[Source records]

━━━━━━

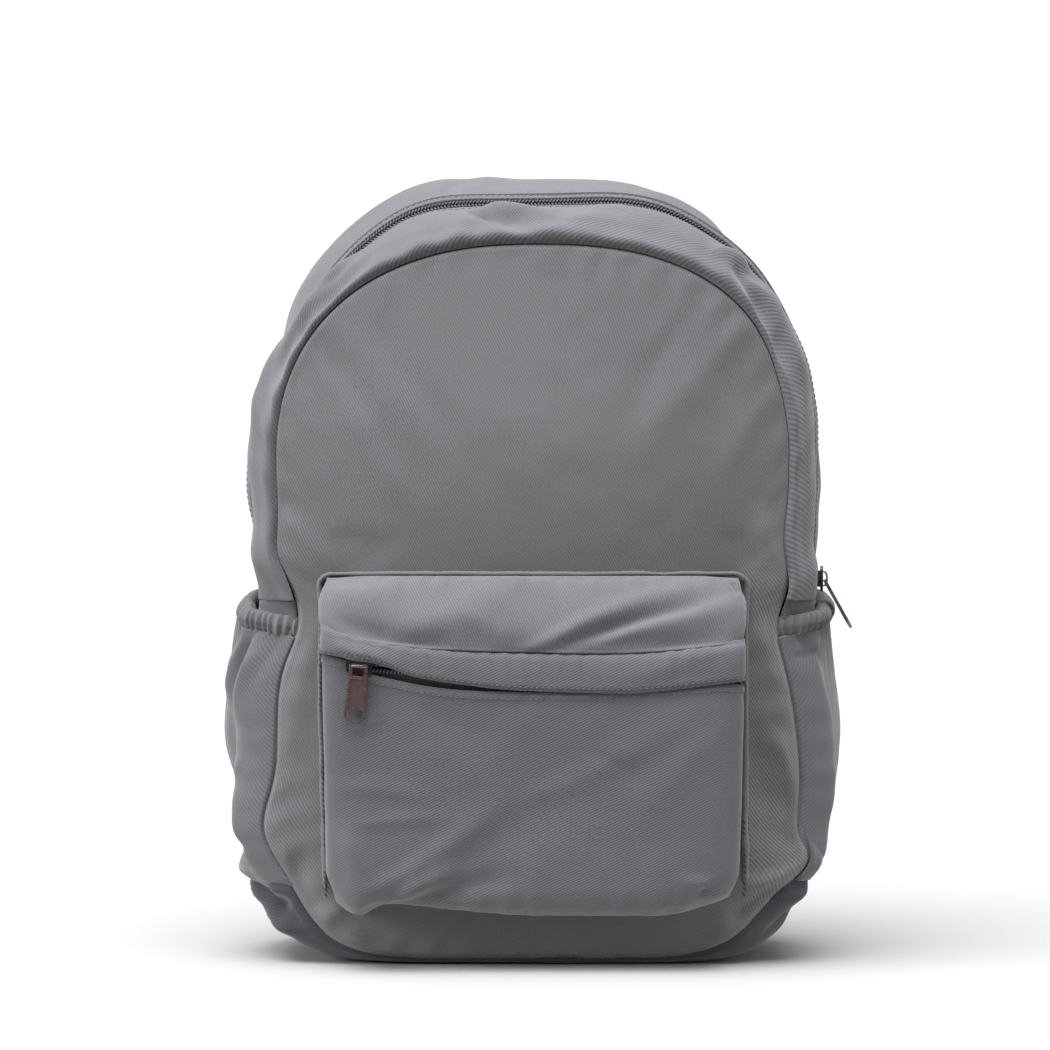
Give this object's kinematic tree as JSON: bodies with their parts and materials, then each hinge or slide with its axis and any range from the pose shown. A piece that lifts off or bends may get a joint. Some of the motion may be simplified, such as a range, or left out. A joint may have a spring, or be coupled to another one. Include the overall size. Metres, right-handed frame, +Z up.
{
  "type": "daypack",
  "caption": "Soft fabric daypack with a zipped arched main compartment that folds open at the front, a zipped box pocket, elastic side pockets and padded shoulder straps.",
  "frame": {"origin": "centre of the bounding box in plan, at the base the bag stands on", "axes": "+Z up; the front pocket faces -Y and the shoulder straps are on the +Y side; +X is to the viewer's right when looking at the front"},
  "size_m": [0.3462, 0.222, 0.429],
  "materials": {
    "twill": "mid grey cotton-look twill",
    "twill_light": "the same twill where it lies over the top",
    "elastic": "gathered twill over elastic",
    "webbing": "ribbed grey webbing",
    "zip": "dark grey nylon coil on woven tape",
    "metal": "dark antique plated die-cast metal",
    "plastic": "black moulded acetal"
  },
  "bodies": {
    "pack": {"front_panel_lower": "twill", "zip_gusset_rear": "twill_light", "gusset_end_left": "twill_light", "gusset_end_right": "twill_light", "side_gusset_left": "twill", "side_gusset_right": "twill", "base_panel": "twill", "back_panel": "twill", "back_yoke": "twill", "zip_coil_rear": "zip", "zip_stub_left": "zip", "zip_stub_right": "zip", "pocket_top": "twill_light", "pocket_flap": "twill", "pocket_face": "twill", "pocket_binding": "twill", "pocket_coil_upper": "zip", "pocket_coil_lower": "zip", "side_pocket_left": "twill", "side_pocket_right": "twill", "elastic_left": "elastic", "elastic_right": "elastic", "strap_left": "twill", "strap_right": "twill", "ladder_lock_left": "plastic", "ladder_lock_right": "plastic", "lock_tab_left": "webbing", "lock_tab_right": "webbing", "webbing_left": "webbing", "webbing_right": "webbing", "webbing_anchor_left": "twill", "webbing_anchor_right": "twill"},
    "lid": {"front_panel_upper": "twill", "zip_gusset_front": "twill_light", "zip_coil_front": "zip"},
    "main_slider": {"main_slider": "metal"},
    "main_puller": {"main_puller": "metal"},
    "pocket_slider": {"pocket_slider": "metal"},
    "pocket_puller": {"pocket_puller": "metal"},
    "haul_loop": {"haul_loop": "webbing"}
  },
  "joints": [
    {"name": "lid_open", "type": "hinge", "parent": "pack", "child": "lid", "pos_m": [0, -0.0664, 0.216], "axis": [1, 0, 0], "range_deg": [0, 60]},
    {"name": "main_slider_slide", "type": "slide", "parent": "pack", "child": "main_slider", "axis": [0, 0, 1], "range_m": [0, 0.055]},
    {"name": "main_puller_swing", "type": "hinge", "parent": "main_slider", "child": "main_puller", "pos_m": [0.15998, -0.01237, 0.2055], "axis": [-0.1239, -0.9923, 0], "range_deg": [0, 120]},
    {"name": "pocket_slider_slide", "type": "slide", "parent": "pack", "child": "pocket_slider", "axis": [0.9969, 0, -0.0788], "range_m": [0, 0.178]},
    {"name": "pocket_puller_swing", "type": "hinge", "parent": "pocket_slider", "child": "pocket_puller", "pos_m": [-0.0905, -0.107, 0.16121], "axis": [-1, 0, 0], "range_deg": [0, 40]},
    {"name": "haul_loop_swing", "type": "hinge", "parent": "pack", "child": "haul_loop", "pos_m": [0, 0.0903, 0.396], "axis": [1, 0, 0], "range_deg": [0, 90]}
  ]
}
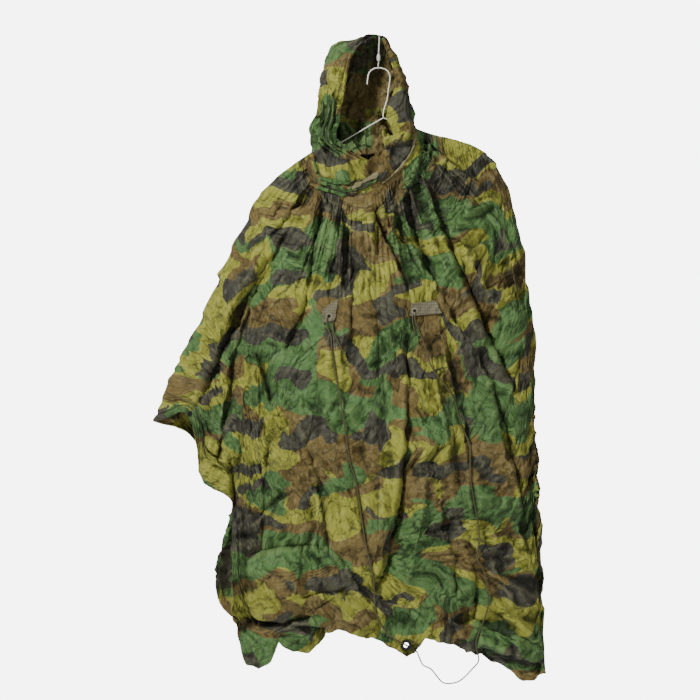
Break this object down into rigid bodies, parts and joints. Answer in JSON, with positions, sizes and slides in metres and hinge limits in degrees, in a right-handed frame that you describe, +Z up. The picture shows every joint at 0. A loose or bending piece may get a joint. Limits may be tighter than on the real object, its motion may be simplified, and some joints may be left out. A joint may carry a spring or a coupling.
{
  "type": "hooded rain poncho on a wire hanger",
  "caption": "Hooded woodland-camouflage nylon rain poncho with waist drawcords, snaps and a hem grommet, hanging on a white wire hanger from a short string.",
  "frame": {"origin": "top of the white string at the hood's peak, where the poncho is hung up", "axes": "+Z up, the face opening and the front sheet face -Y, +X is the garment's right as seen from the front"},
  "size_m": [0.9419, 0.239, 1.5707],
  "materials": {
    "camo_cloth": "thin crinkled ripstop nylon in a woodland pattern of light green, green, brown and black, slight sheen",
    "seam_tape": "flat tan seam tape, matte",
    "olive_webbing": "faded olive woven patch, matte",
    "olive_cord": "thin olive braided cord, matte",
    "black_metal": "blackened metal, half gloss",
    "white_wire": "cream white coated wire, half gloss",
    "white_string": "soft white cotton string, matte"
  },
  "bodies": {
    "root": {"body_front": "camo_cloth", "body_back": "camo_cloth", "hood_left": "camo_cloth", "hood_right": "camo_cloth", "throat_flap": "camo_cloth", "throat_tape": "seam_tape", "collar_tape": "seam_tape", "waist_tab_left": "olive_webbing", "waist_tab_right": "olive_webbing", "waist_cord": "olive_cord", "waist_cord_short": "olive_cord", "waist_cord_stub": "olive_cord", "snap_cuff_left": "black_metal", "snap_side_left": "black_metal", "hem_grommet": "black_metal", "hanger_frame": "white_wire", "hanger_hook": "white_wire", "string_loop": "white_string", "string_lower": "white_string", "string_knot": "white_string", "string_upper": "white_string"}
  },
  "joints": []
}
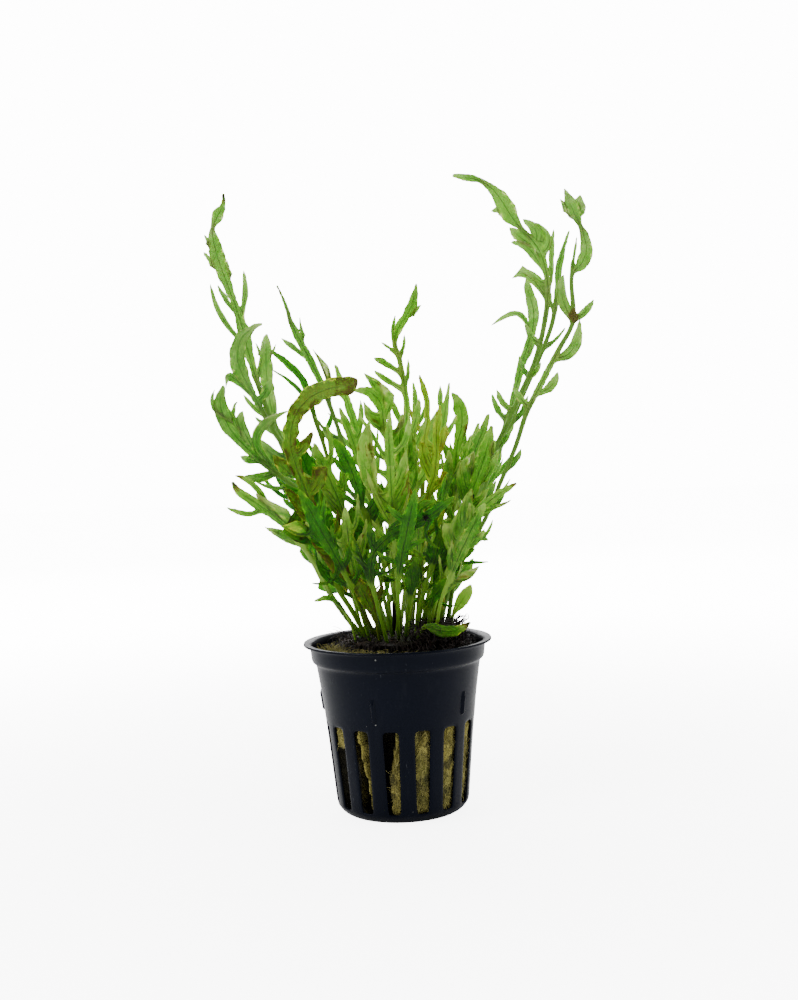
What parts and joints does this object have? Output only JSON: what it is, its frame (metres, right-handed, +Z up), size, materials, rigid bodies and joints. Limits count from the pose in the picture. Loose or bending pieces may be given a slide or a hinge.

━━━━━━

:: Task prompt ::
Extract all lines as given.

:: Written response ::
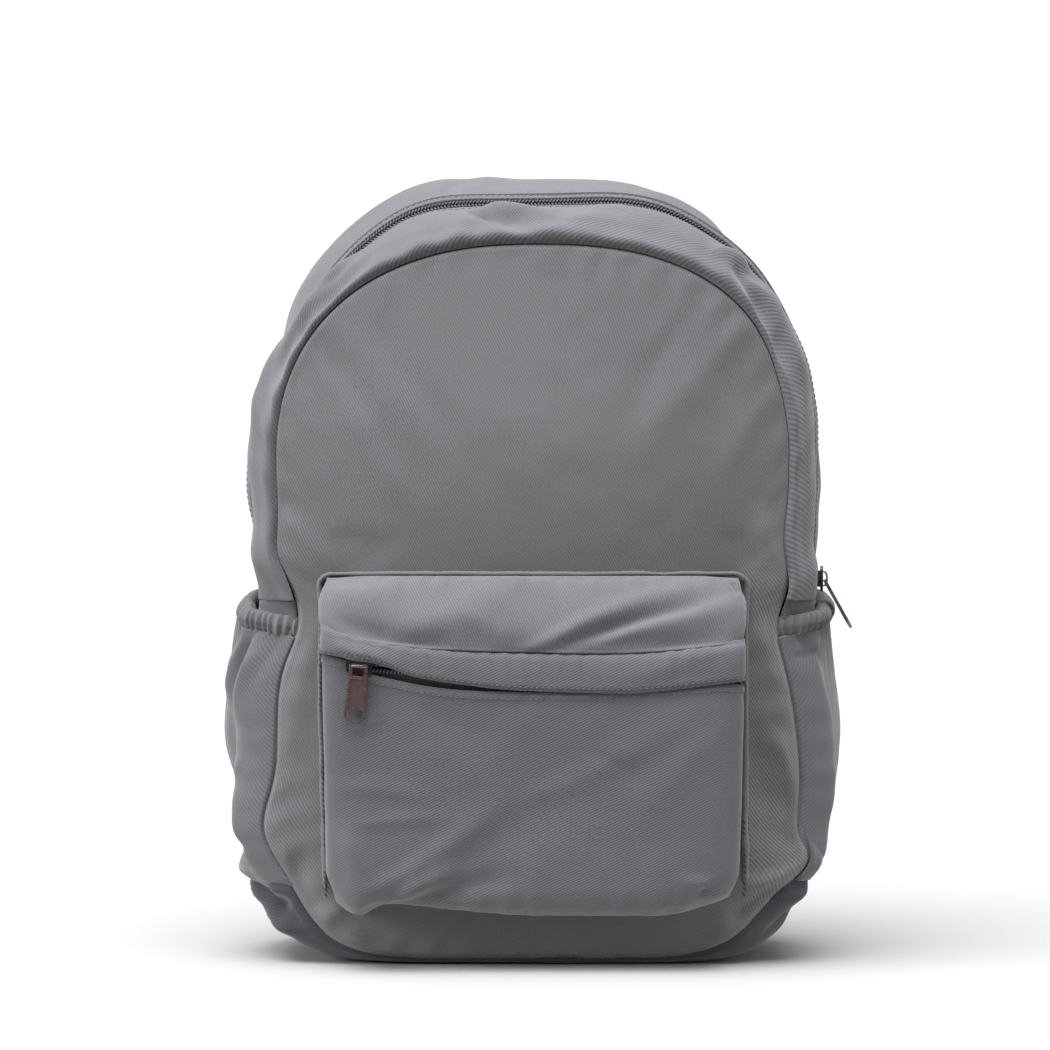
Give this object's kinematic tree as JSON: bodies with their parts and materials, then each hinge or slide with its axis and any range from the pose shown. A piece that lifts off or bends may get a joint. Some of the motion may be simplified, such as a range, or left out. A joint may have a spring, or be coupled to another one. Include the overall size. Metres, right-handed frame, +Z up.
{
  "type": "daypack",
  "caption": "Soft fabric daypack with a zipped arched main compartment that folds open at the front, a zipped box pocket, elastic side pockets and padded shoulder straps.",
  "frame": {"origin": "centre of the bounding box in plan, at the base the bag stands on", "axes": "+Z up; the front pocket faces -Y and the shoulder straps are on the +Y side; +X is to the viewer's right when looking at the front"},
  "size_m": [0.3462, 0.222, 0.429],
  "materials": {
    "twill": "mid grey cotton-look twill",
    "twill_light": "the same twill where it lies over the top",
    "elastic": "gathered twill over elastic",
    "webbing": "ribbed grey webbing",
    "zip": "dark grey nylon coil on woven tape",
    "metal": "dark antique plated die-cast metal",
    "plastic": "black moulded acetal"
  },
  "bodies": {
    "pack": {"front_panel_lower": "twill", "zip_gusset_rear": "twill_light", "gusset_end_left": "twill_light", "gusset_end_right": "twill_light", "side_gusset_left": "twill", "side_gusset_right": "twill", "base_panel": "twill", "back_panel": "twill", "back_yoke": "twill", "zip_coil_rear": "zip", "zip_stub_left": "zip", "zip_stub_right": "zip", "pocket_top": "twill_light", "pocket_flap": "twill", "pocket_face": "twill", "pocket_binding": "twill", "pocket_coil_upper": "zip", "pocket_coil_lower": "zip", "side_pocket_left": "twill", "side_pocket_right": "twill", "elastic_left": "elastic", "elastic_right": "elastic", "strap_left": "twill", "strap_right": "twill", "ladder_lock_left": "plastic", "ladder_lock_right": "plastic", "lock_tab_left": "webbing", "lock_tab_right": "webbing", "webbing_left": "webbing", "webbing_right": "webbing", "webbing_anchor_left": "twill", "webbing_anchor_right": "twill"},
    "lid": {"front_panel_upper": "twill", "zip_gusset_front": "twill_light", "zip_coil_front": "zip"},
    "main_slider": {"main_slider": "metal"},
    "main_puller": {"main_puller": "metal"},
    "pocket_slider": {"pocket_slider": "metal"},
    "pocket_puller": {"pocket_puller": "metal"},
    "haul_loop": {"haul_loop": "webbing"}
  },
  "joints": [
    {"name": "lid_open", "type": "hinge", "parent": "pack", "child": "lid", "pos_m": [0, -0.0664, 0.216], "axis": [1, 0, 0], "range_deg": [0, 60]},
    {"name": "main_slider_slide", "type": "slide", "parent": "pack", "child": "main_slider", "axis": [0, 0, 1], "range_m": [0, 0.055]},
    {"name": "main_puller_swing", "type": "hinge", "parent": "main_slider", "child": "main_puller", "pos_m": [0.15998, -0.01237, 0.2055], "axis": [-0.1239, -0.9923, 0], "range_deg": [0, 120]},
    {"name": "pocket_slider_slide", "type": "slide", "parent": "pack", "child": "pocket_slider", "axis": [0.9969, 0, -0.0788], "range_m": [0, 0.178]},
    {"name": "pocket_puller_swing", "type": "hinge", "parent": "pocket_slider", "child": "pocket_puller", "pos_m": [-0.0905, -0.107, 0.16121], "axis": [-1, 0, 0], "range_deg": [0, 40]},
    {"name": "haul_loop_swing", "type": "hinge", "parent": "pack", "child": "haul_loop", "pos_m": [0, 0.0903, 0.396], "axis": [1, 0, 0], "range_deg": [0, 90]}
  ]
}
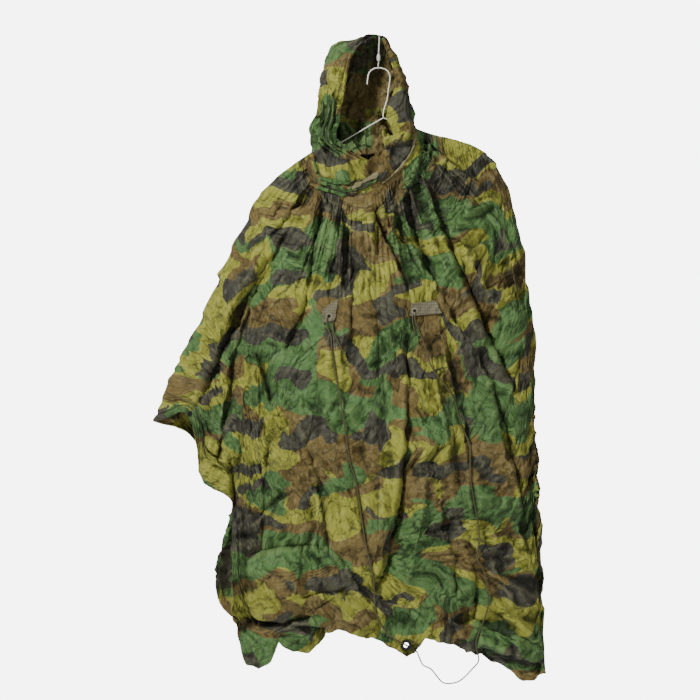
Break this object down into rigid bodies, parts and joints. Answer in JSON, with positions, sizes and slides in metres and hinge limits in degrees, in a right-handed frame that you describe, +Z up. The picture shows every joint at 0. A loose or bending piece may get a joint. Limits may be tighter than on the real object, its motion may be simplified, and some joints may be left out. A joint may carry a spring or a coupling.
{
  "type": "hooded rain poncho on a wire hanger",
  "caption": "Hooded woodland-camouflage nylon rain poncho with waist drawcords, snaps and a hem grommet, hanging on a white wire hanger from a short string.",
  "frame": {"origin": "top of the white string at the hood's peak, where the poncho is hung up", "axes": "+Z up, the face opening and the front sheet face -Y, +X is the garment's right as seen from the front"},
  "size_m": [0.9419, 0.239, 1.5707],
  "materials": {
    "camo_cloth": "thin crinkled ripstop nylon in a woodland pattern of light green, green, brown and black, slight sheen",
    "seam_tape": "flat tan seam tape, matte",
    "olive_webbing": "faded olive woven patch, matte",
    "olive_cord": "thin olive braided cord, matte",
    "black_metal": "blackened metal, half gloss",
    "white_wire": "cream white coated wire, half gloss",
    "white_string": "soft white cotton string, matte"
  },
  "bodies": {
    "root": {"body_front": "camo_cloth", "body_back": "camo_cloth", "hood_left": "camo_cloth", "hood_right": "camo_cloth", "throat_flap": "camo_cloth", "throat_tape": "seam_tape", "collar_tape": "seam_tape", "waist_tab_left": "olive_webbing", "waist_tab_right": "olive_webbing", "waist_cord": "olive_cord", "waist_cord_short": "olive_cord", "waist_cord_stub": "olive_cord", "snap_cuff_left": "black_metal", "snap_side_left": "black_metal", "hem_grommet": "black_metal", "hanger_frame": "white_wire", "hanger_hook": "white_wire", "string_loop": "white_string", "string_lower": "white_string", "string_knot": "white_string", "string_upper": "white_string"}
  },
  "joints": []
}
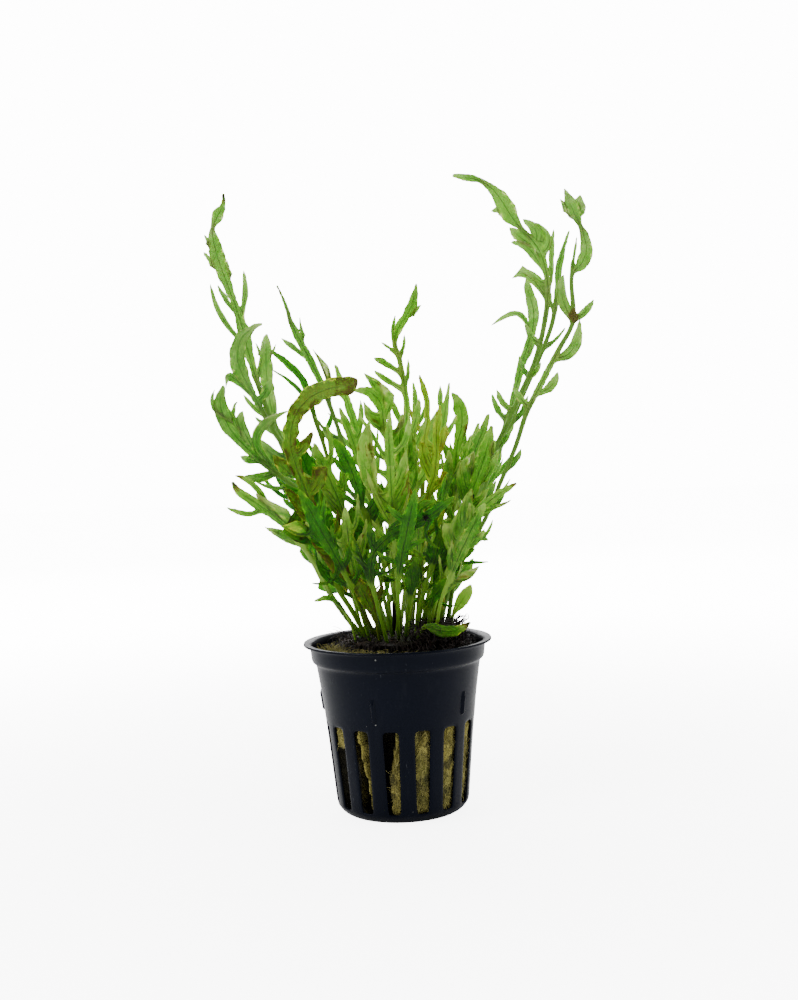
What parts and joints does this object have? Output only JSON: what it is, its frame (metres, right-handed, +Z up), size, materials, rigid bodies and joints. Limits count from the pose in the picture. Loose or bending pieces may be given a slide or a hinge.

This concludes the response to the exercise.